LIMA — As many as one in three students in the United States have experienced bullying, according to the U.S. Department of Health and Human Services, with bullying most common in middle school.
With that in mind, an Ohio Northern University assistant professor, along with a group of ONU education students, visited a fifth-grade class at Lima’s North Middle School to help them turn their backs on this destructive behavior.
Using a study of the novel “Wonder,” which chronicles the struggles of a young boy with a facial deformity going to public school for the first time, as a springboard for promoting anti-bullying behavior.
“One of the biggest problems in middle school is bullying behavior,” ONU Assistant Professor Kevin Cordi said. “So they’re working on something called ‘ensemble storytelling,’ where they go into the fictional world to discuss the real world.”

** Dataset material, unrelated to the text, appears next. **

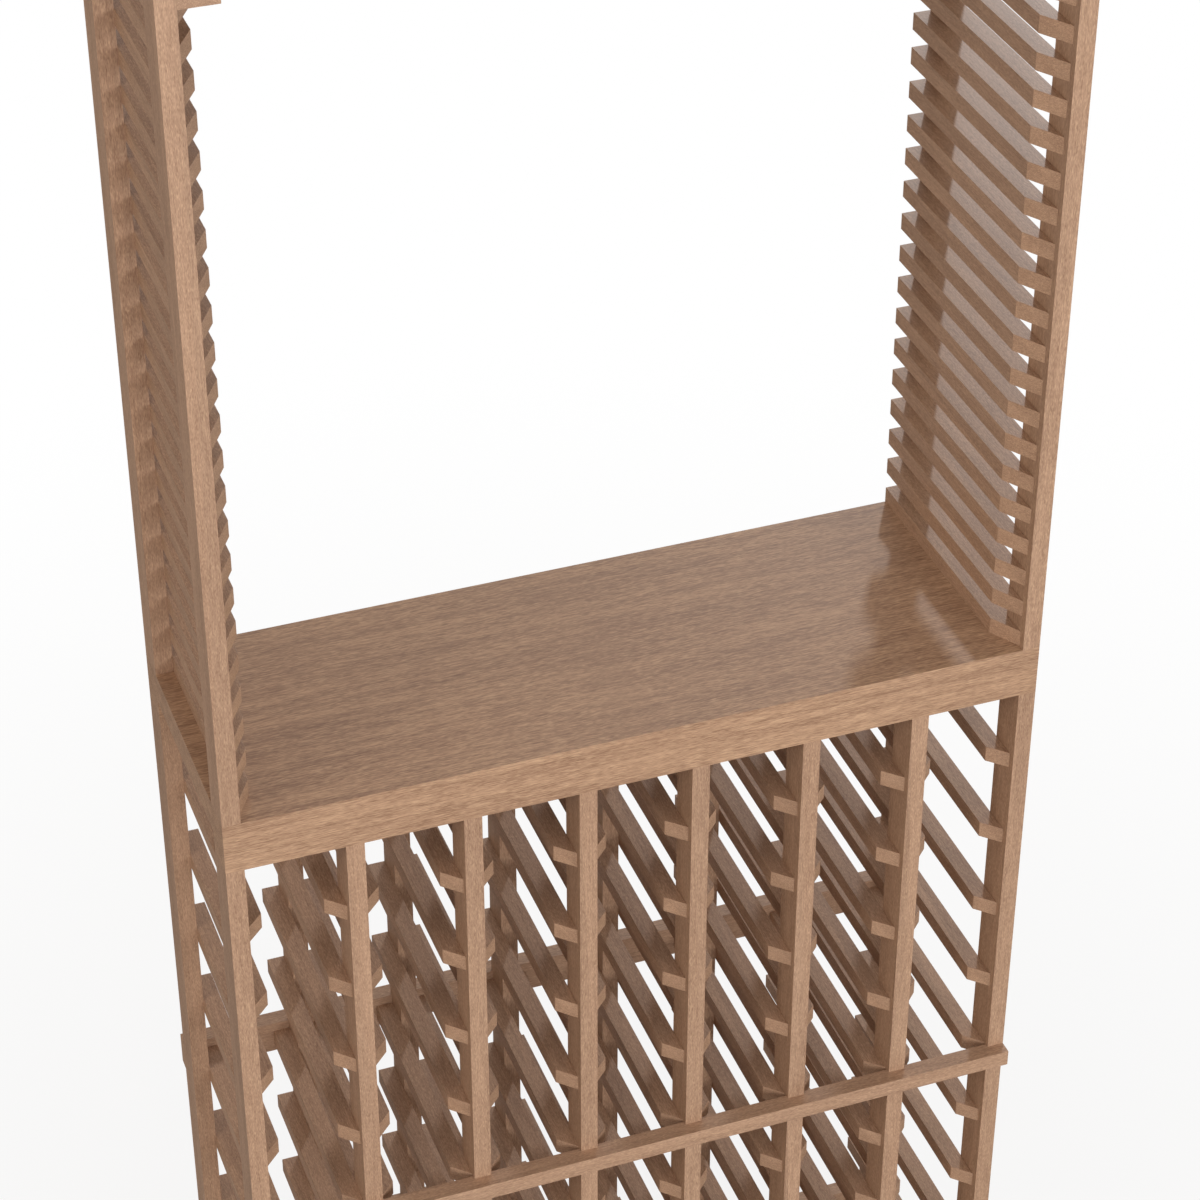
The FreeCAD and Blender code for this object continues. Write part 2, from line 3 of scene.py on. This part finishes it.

Through discussion and role play, students were able to gain greater empathy with the fictional character being bullied, an empathy that Cordi hopes will help foster more positive social interaction among them. Students also talked with each other, learning more about their own backgrounds and experiences .
“These students were amazing,” he said. “As an educator of story, 70 percent of all effective communication is in narrative style. A Croatian saying I told them was, ‘You can never hurt someone once you know their story.’ If you think about that, it’s because we don’t know someone that we create what they’re not and we then get angry for who they are not. We can work to help people when we understand who they are through their stories.”
North Middle School fifth grade language arts teacher Robin Hullinger was gratified to see her students gain a deeper understanding of alternatives to bullying, and she expressed hope that this exercise will reap benefits for them in their future interactions.
“At this age, they still listen to their parents and teachers, but they’re really influenced by their peers’ opinions of them,” she said. “To see them stick up for each other, they know the right things to say, and sometimes it’s just a matter of getting them to act on that and feel like I can stick out my neck a little bit and defend somebody else.”